What has come as a shock is not the moves to strengthen oversight, but the taxes themselves, which were not expected. 


The association representing the state’s councils, Local Government NSW (LGNSW), has called on the Premier Chris Minns to step in and reverse the Government decision to impose a burial and cremation tax on the community, particularly during a cost of living crisis.


President Darriea Turley said the levy was just the latest example of cost-shifting by the State Government.


“Across NSW, council cemeteries undertake more than 40 percent of all burials,” she said. 


“This rises to more than 80 percent of all burials in rural and regional NSW so this unnecessary new tax will hit our rural and regional communities the hardest.


“The announcement of this new impost on councils and communities also makes a mockery of the NSW Government’s commitment to seriously consider the impacts of cost shifting, and comes at the same time the NSW parliament is undertaking hearings for its review of local government financial sustainability.”


The State Government announced the levy just before Easter this year, advising that the costs were to fund the increased regulation of the interment industry. At the time, LGNSW called on the Government to fund the regulation from its core budget rather than seek to recoup costs from operators, including local councils. 


Now, with the imminent implementation of the tax confirmed, the local government sector says the timelines are simply unworkable.


“Our councils will not have time to properly exhibit and approve any fee increase to cover this, as required under the Local Government Act,” Councillor Turley said. “At the same time, we simply cannot absorb this levy into current operational budgets. 



“Whether this year or next, councils will therefore have to pass on the levy to their residents and community members, making interment services more expensive for grieving individuals and families who are going through one of the most challenging circumstances of their lives.”

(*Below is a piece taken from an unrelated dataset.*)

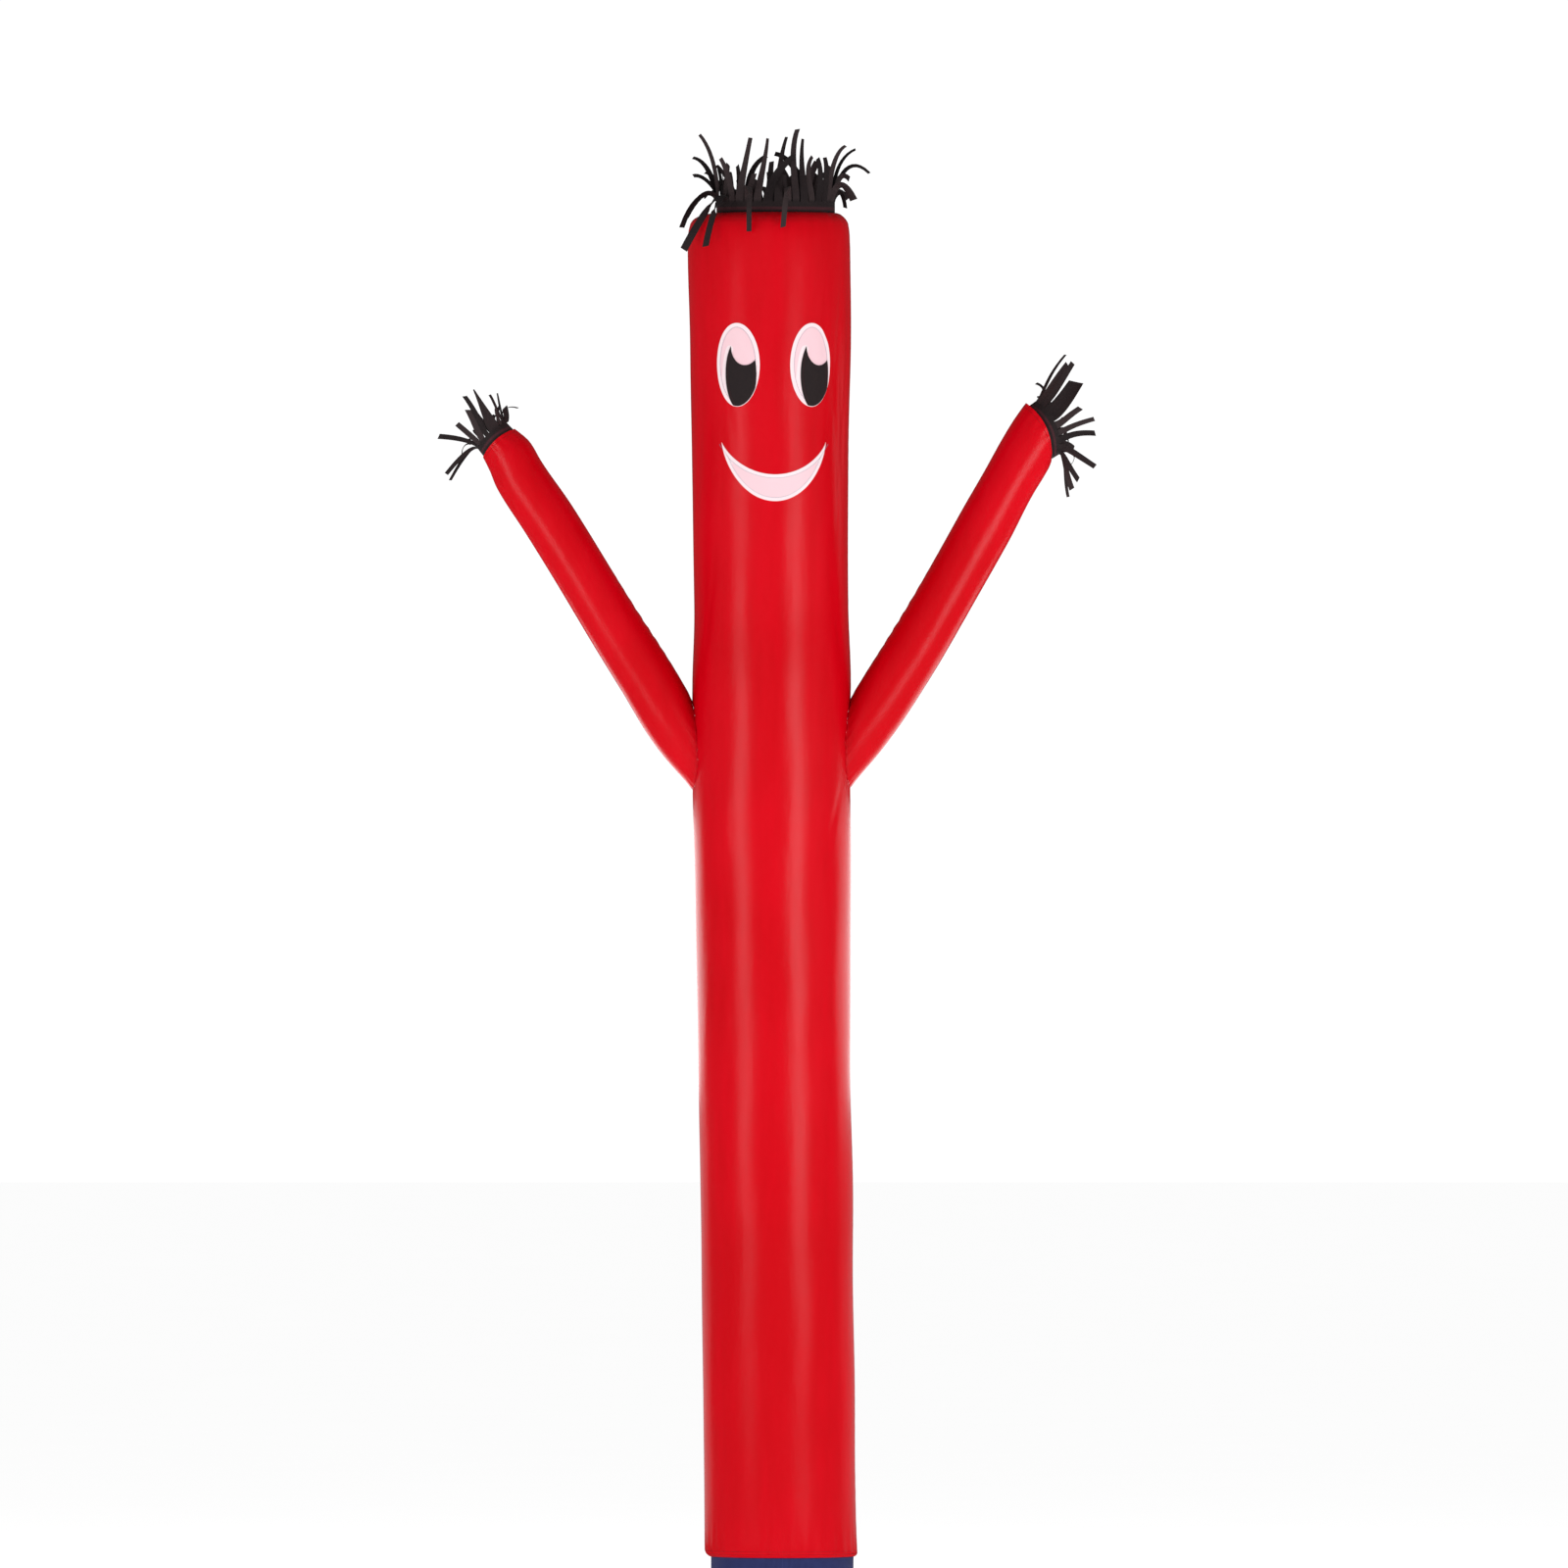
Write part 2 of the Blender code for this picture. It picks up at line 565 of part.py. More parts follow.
def all_strips(table, ring, band, keep_out, loose, trees):
    """The table's strips, and seeded ones in the room that is left; trees hold what they must not cross."""
    chance = random.Random(loose.seed)
    size = (ring.half_width + ring.half_depth) / 2
    table = sorted(table, key=lambda strip: strip.root_deg)
    placed = list(table)
    trees += [point_tree(samples(strip, ring, band)) for strip in table]
    for root_deg, room in free_roots(table, loose, size):
        for _ in range(TRIES):
            strip = loose_strip(root_deg, ring, loose, chance)
            strip = strip._replace(width=min(strip.width, room), tip_width=min(strip.tip_width, room))
            points = samples(strip, ring, band)
            if not any(keep_out(point) for point in points) and not crosses(points, trees):
                placed.append(strip)
                trees.append(point_tree(points))
                break
    turned = [strip._replace(root_deg=(strip.root_deg + 180) % 360 - 180) for strip in placed]
    return sorted(turned, key=lambda strip: strip.root_deg)


def in_body(point):
    """Whether a strip here would touch the red cloth of the body or hang out behind it."""
    height = min(max(point.z, BODY[0].height), BODY[-1].height)
    middle_x, radius = body_section(height)
    away = math.hypot(point.x - middle_x, point.y)
    beside = point.z < BODY[-1].height + ROOM_ABOVE_HEAD and away < radius + ROOM_BESIDE_HEAD
    return beside or point.y > BACK_REACH


def in_arm(ring):
    """Whether a strip here would reach back over the red end of its arm."""
    return lambda point: (point - ring.middle).dot(ring.normal) < -ROOM_AT_ARM


def band_and_strips(mesh, layer):
    """One layer of fringe. Returns its lower edge: angles and points, in order round the ring."""
    tops = []
    feet = []
    for strip, edges in zip(layer.strips, slit_edges(layer.strips, layer.ring)):
        columns = 2 if strip.width > WIDE_STRIP else 1
        rows = strip_rows(strip, edges, layer.ring, layer.band, layer.steps, columns)
        rows = [[mesh.verts.new(point) for point in row] for row in rows]
        for low, high in zip(rows, rows[1:]):
            for place in range(columns):
                mesh.faces.new((low[place], low[place + 1], high[place + 1], high[place]))
        tops += rows[0]
        for place in range(columns + 1):
            angle = edges[0] + (edges[1] - edges[0]) * place / columns
            feet.append((angle, mesh.verts.new(ring_point(layer.foot_ring, angle))))
    for place in range(len(tops)):
        after = (place + 1) % len(tops)
        mesh.faces.new((feet[place][1], feet[after][1], tops[after], tops[place]))
    return feet


def join_feet(mesh, outer, inner):
    """Closes the fold between the lower edges of two layers with triangles, going round by angle."""
    last = [outer[-1][1], inner[-1][1]]
    feet = [(angle, layer, foot) for layer, edge in enumerate((outer, inner)) for angle, foot in edge]
    for _, layer, foot in sorted(feet, key=lambda item: item[:2]):
        mesh.faces.new((last[0], last[1], foot))
        last[layer] = foot


def fringe(name, layers):
    """A band of black cloth tucked inside the red edge and cut into strips, as one sheet.

    Of two layers the second is the same cloth doubled back inside, so their lower edges are joined.
    """
    mesh = bmesh.new()
    feet = [band_and_strips(mesh, layer) for layer in layers]
    ring = layers[0].ring
    band_face = feet[0][0][1].link_faces[0]
    if len(layers) == 2:
        join_feet(mesh, *feet)
    bmesh.ops.recalc_face_normals(mesh, faces=mesh.faces[:])
    if band_face.normal.dot(band_face.calc_center_median() - ring.middle) < 0:
        bmesh.ops.reverse_faces(mesh, faces=mesh.faces[:])
    print(name, "has", sum(len(layer.strips) for layer in layers), "strips")
    piece = finished(name, mesh)
    wall(piece, STRIP_CLOTH)
    return piece


def narrower(ring, inset):
    return ring._replace(half_width=ring.half_width - inset, half_depth=ring.half_depth - inset)


def head_layers():
    """The hair: its band leaves the head just inside the vent, with the doubled layer behind it."""
    vent = BODY[-1]
    radius = vent.radius - VENT_INSET
    ring = Ring(Vector((vent.middle_x, 0, vent.height)), Vector((1, 0, 0)), FRONT, UP, radius, radius, 0)
    layers = []
    trees = []
    for inset, table, loose in ((0, HEAD_STRIPS, HEAD_LOOSE), (LAYERS_APART, [], INNER_LOOSE)):
        top = narrower(ring, inset)
        strips = all_strips(table, top, HEAD_BAND, in_body, loose, trees)
        foot = top._replace(middle=top.middle - UP * TUCK)
        layers.append(Layer(strips, top, foot, HEAD_BAND, HEAD_STEPS))
    return layers


def hand_layer(arm_table, side, slant, table, loose):
    """A hand's fringe: its band leaves the arm just inside the red edge and follows the arm's taper."""
    ends = arm_ring(arm_table[-1], side), arm_ring(arm_table[-2], side)
    flat_sides = ends[0].half_width * (1 - math.cos(math.pi / ARM_SIDES))
    share = HAND_TUCK / (ends[0].middle - ends[1].middle).length
    foot = Ring(*(end + (start - end) * share for end, start in zip(*ends)))
    ring, foot = (narrower(line, slant * (CLOTH + GAP) + flat_sides) for line in (ends[0], foot))
    strips = all_strips(table, ring, HAND_BAND, in_arm(ring), loose, [])
    return Layer(strips, ring, foot, HAND_BAND, HAND_STEPS)


def main():
    for old in list(bpy.data.objects):
        bpy.data.objects.remove(old)
    parts = collection("air_dancer")
    cutters = collection("cutters")
    root = bpy.data.objects.new("root", None)
    parts.objects.link(root)
    root.location = STAND

    made = {"red_nylon": [], "navy_webbing": [base_cuff()], "black_cloth": [], "white_cloth": []}
    body = body_tube()
    room = as_cutter(body_cutter(), cutters, root)
    made["red_nylon"].append(body)
    for side_name, side, table in (("right", 1, RIGHT_ARM), ("left", -1, LEFT_ARM)):
        sleeve = arm(f"arm_{side_name}", table, side)
        boolean(sleeve, room, "DIFFERENCE")
        bore = as_cutter(arm_cutter(f"bore_{side_name}", table, side), cutters, root)
        boolean(body, bore, "DIFFERENCE")
        made["red_nylon"].append(sleeve)

    made["black_cloth"].append(fringe("hair_fringe", head_layers()))
    for side_name, *arm_end in (
        ("right", RIGHT_ARM, 1, RIGHT_SLANT, RIGHT_HAND_STRIPS, RIGHT_LOOSE),
        ("left", LEFT_ARM, -1, LEFT_SLANT, LEFT_HAND_STRIPS, LEFT_LOOSE),
    ):
        made["black_cloth"].append(fringe(f"hand_fringe_{side_name}", [hand_layer(*arm_end)]))
    for side_name, side in (("right", 1), ("left", -1)):
        white, pupil = eye_pieces(side_name, side, cutters, root)
        made["white_cloth"].append(white)
        made["black_cloth"].append(pupil)
    made["white_cloth"].append(smile_piece(cutters, root))

    for finish, pieces in made.items():
        cloth = material(finish)
        for piece in pieces:
            parts.objects.link(piece)
            piece.parent = root
            piece.data.materials.append(cloth)


main()
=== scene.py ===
# %% [markdown]
# # An inflatable air dancer
#
# The real thing is a tube of light coated nylon that a blower fills with air. Two open arms are sewn into its
# sides, black fringes are tucked into its open ends, and a face is cut from cloth and sewn on. This lesson
# builds each of these as the thin cloth that it is, round a plain solid model that is already there. The solid
# model says where things are, so the first cell loads it and keeps the box of its cuff.

import bisect
import math
import random
from collections import namedtuple

import bmesh
import bpy
from mathutils import Matrix, Vector
from mathutils.kdtree import KDTree


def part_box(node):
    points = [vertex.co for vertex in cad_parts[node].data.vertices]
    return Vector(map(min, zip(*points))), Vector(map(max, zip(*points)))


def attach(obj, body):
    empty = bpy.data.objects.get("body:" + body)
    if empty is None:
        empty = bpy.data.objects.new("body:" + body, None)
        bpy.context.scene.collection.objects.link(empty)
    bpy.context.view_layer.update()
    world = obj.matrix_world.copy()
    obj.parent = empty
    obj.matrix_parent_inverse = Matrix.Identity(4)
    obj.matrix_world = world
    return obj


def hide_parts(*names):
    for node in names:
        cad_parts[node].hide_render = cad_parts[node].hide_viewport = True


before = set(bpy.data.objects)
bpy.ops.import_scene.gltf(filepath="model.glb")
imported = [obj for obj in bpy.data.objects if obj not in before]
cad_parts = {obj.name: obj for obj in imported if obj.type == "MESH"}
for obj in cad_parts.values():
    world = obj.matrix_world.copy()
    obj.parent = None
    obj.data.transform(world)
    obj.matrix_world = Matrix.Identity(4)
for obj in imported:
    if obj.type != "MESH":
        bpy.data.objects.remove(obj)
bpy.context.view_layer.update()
cuff_low, cuff_high = (Vector(corner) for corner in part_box("base_cuff"))
STAND = Vector(((cuff_low.x + cuff_high.x) / 2, (cuff_low.y + cuff_high.y) / 2, 0))
print("The cuff stands round", tuple(STAND))

# %% [markdown]
# ## Writing materials as sums
#
# A cloth's finish is mostly arithmetic: a weave is a product of two waves, a crinkle is a noise times a mask.
# Adding Math nodes by hand hides that, so one small class wraps a socket and lets Python's own operators add
# the nodes. Every other node comes from one method that takes its type, its settings and its sockets.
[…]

“Quite frankly, the announcement of this levy is premature and ill-considered, with key design and implementation features remaining unresolved” said Cr Turley.


Lands Minister Steve Kamper says multiple rounds of consultation have been held. “For years, we have seen horror story after horror story, family after family, report after report tell us we need to fix the long-running crisis in NSW cemeteries and crematoria,” he has previously said. 


“We need a strong cop on the beat - for too long customers have been left unprotected at a time when they are most vulnerable.” 

 

Michael Malone, Director of Infrastructure and Liveability said, “Kiama Council is required to pay the new NSW Interment Service Levy as a licenced cemetery operator. As Council does not have the financial capacity to absorb this additional levy, we have to pass on the cost in full to our customers.”